As business continued to flourish it was not uncommon for the other boys to step up to lend an assist. Nicol was still highly regarded. In his early days he played pivotal design roles in both courses at Hamilton’s Chedoke Golf Club; Midland Golf & Country Club; Brantford Golf & Country Club; and Owen Sound Golf and Country Club (now called Legacy Ridge).
He also worked on several courses in and around the Niagara Peninsula. Occasionally through the years that has sparked debate and prompted research into which Thompson did what?
“I think it’s partly their own fault,” Stan Thompson asserts. “As players, they didn’t promote themselves and my grandfather certainly didn’t self-promote as a course designer. It wasn’t important to him. He didn’t need to be known for anything other than being a club professional.”
Today, golf remains a staple in the lives of many of the post generations of Thompsons. Some members of the family play better than others but the passion is strong throughout.
“My dad, Nicol Jr., won the Ontario Junior in 1925 and 1926,” Stan Thompson adds. “I still play. I’m in my 70s now and I have had nowhere near the talent my father and grandfather or uncles had but the thing I and a lot of the family inherited from them was a true love of the game.”

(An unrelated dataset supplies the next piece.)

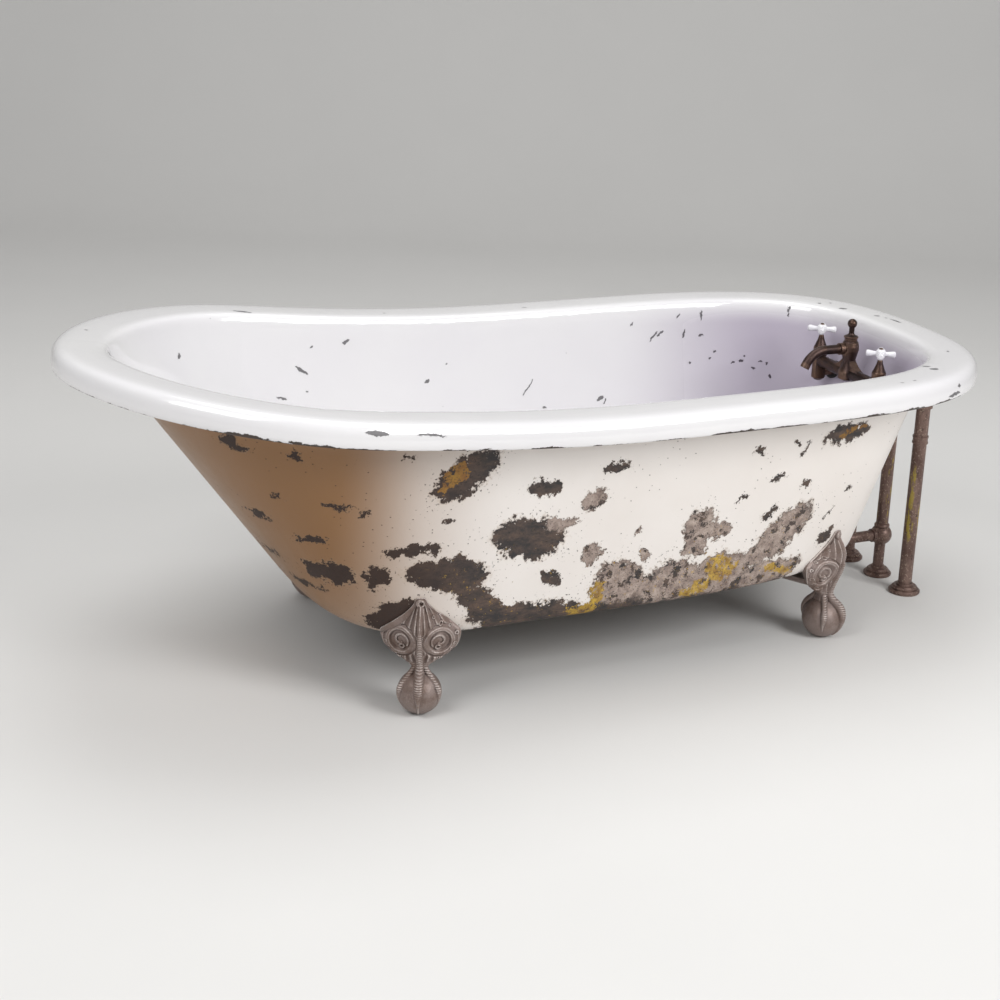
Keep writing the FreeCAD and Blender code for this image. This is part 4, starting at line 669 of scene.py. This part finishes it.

In modern golf circles the Thompson name remains prominent thanks in large part to the Stanley Thompson Society, an organization founded in 1998 by the late Bill Newton, a cousin of Matt and Stan Thompson. It remains dedicated to the conservation of classic Thompson golf courses through education and awareness.
“My cousin Matt and I say this all the time. We wish now we had heard more stories from them when we were younger,” Stan Thompson says, “but you can’t go back. What we can do is celebrate them as part of the hierarchy of golf in Canada. As members of the family we’re pleased by the attention the Thompson family name continues to receive. I think all of them would be proud.”